• **WHAT THE EXERCISE ASKS**
Search the records below for the word "modifiers" and show every line where it occurs.

• **TASK DATA**

* start *

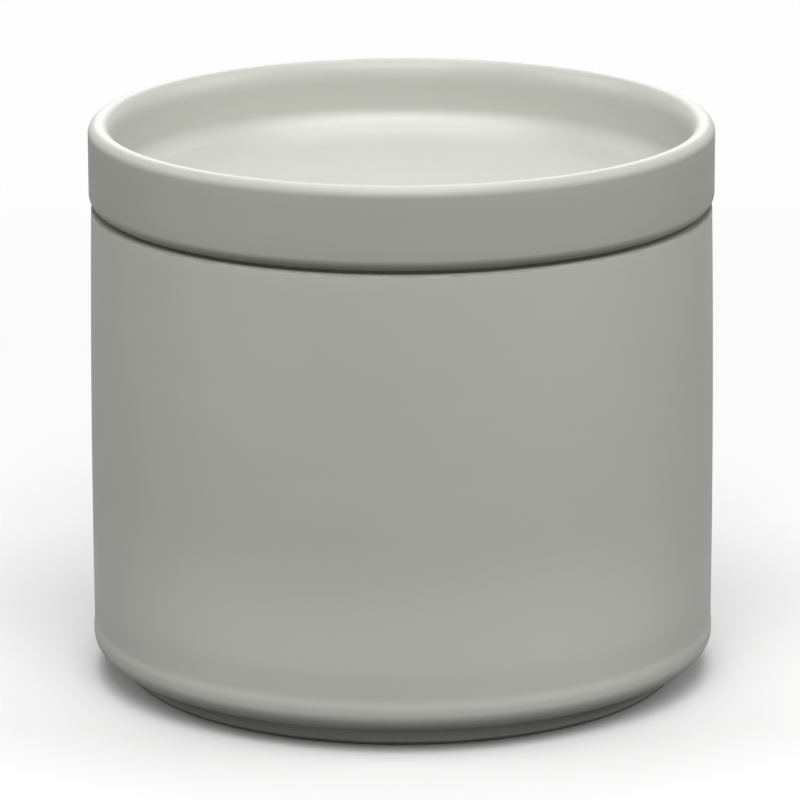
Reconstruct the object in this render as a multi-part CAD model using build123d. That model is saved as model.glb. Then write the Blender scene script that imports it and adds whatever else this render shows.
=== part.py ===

* end *
* start *

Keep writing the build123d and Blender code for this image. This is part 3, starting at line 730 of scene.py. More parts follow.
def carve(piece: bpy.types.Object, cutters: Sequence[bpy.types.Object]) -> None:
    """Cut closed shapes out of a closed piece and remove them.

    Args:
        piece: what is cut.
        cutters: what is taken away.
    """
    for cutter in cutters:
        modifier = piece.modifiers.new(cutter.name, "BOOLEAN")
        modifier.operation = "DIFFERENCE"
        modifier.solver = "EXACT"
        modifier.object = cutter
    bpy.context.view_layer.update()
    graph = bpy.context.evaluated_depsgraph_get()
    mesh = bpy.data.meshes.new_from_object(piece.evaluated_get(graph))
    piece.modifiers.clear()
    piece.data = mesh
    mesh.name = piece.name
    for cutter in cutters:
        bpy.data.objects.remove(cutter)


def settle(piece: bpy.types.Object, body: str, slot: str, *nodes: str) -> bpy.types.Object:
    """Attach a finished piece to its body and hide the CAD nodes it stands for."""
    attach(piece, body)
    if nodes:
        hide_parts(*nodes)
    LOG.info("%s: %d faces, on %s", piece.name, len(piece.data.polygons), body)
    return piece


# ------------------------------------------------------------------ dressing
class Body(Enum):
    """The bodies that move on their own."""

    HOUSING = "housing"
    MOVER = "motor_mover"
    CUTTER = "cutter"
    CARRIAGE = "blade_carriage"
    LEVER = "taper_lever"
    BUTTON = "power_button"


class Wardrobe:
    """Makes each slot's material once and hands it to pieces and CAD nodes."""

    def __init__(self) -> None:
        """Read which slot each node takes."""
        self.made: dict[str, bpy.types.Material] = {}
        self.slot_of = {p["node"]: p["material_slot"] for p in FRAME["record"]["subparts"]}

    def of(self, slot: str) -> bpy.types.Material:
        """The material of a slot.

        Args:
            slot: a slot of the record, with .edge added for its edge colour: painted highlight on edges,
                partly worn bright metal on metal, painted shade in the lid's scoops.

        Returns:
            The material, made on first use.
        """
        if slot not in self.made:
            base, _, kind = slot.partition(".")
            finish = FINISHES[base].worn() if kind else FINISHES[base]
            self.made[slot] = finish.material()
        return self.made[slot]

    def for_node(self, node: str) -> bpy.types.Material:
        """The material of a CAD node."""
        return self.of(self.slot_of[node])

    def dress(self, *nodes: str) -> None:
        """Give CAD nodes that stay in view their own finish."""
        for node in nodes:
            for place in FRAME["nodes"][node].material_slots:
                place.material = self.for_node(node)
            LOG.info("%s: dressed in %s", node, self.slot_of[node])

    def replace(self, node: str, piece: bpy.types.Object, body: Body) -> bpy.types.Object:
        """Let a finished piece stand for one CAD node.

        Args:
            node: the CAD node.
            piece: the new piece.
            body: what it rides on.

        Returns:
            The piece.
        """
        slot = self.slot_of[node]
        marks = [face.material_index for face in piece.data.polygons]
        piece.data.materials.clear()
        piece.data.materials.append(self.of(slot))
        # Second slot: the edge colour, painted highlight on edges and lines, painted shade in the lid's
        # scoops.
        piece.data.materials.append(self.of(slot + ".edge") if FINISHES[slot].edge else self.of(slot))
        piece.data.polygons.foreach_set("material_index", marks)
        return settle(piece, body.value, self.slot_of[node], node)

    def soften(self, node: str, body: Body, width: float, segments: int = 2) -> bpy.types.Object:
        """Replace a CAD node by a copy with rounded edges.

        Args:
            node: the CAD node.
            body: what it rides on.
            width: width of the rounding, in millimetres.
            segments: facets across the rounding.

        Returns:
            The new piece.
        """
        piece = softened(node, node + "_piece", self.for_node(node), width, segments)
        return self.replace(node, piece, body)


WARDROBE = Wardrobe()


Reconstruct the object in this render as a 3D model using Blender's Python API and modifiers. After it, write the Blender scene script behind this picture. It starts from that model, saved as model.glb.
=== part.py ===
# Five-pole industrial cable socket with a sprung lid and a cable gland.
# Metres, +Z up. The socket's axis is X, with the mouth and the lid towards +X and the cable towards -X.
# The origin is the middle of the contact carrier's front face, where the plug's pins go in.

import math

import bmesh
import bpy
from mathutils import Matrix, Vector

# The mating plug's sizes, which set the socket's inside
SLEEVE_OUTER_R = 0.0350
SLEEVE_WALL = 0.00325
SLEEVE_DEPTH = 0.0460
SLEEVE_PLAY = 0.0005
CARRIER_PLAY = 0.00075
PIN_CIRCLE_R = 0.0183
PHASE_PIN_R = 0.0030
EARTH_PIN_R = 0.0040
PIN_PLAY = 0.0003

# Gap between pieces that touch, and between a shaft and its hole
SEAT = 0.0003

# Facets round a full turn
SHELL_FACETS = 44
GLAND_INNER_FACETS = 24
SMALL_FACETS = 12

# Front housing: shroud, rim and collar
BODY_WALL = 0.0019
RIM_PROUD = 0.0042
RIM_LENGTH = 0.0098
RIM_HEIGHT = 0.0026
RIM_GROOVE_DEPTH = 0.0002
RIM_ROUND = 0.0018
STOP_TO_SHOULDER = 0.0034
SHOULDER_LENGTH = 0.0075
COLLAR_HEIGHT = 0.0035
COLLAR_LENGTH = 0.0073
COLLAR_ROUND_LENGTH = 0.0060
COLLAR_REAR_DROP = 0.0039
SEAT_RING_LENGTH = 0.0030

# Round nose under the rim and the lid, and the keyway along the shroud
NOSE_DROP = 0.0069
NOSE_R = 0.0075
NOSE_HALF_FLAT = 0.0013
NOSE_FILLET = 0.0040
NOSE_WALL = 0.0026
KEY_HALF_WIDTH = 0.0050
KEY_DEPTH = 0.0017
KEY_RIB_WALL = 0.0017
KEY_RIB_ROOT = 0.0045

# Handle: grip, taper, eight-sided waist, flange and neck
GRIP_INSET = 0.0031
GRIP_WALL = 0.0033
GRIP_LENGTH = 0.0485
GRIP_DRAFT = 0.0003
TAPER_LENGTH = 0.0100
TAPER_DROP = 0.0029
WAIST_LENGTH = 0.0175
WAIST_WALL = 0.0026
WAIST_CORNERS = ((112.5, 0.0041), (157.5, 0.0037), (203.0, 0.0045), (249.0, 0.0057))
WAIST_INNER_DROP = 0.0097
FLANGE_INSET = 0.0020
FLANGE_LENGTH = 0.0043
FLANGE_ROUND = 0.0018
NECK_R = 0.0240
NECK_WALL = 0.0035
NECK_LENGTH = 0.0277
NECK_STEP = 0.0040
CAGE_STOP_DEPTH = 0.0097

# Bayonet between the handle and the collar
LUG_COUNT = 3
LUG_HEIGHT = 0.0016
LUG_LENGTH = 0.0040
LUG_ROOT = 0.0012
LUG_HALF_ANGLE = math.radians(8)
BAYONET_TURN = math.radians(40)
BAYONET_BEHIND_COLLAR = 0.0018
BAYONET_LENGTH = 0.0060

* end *

• **SOLUTION**
        modifier = piece.modifiers.new(cutter.name, "BOOLEAN")
    piece.modifiers.clear()
Reconstruct the object in this render as a 3D model using Blender's Python API and modifiers. After it, write the Blender scene script behind this picture. It starts from that model, saved as model.glb.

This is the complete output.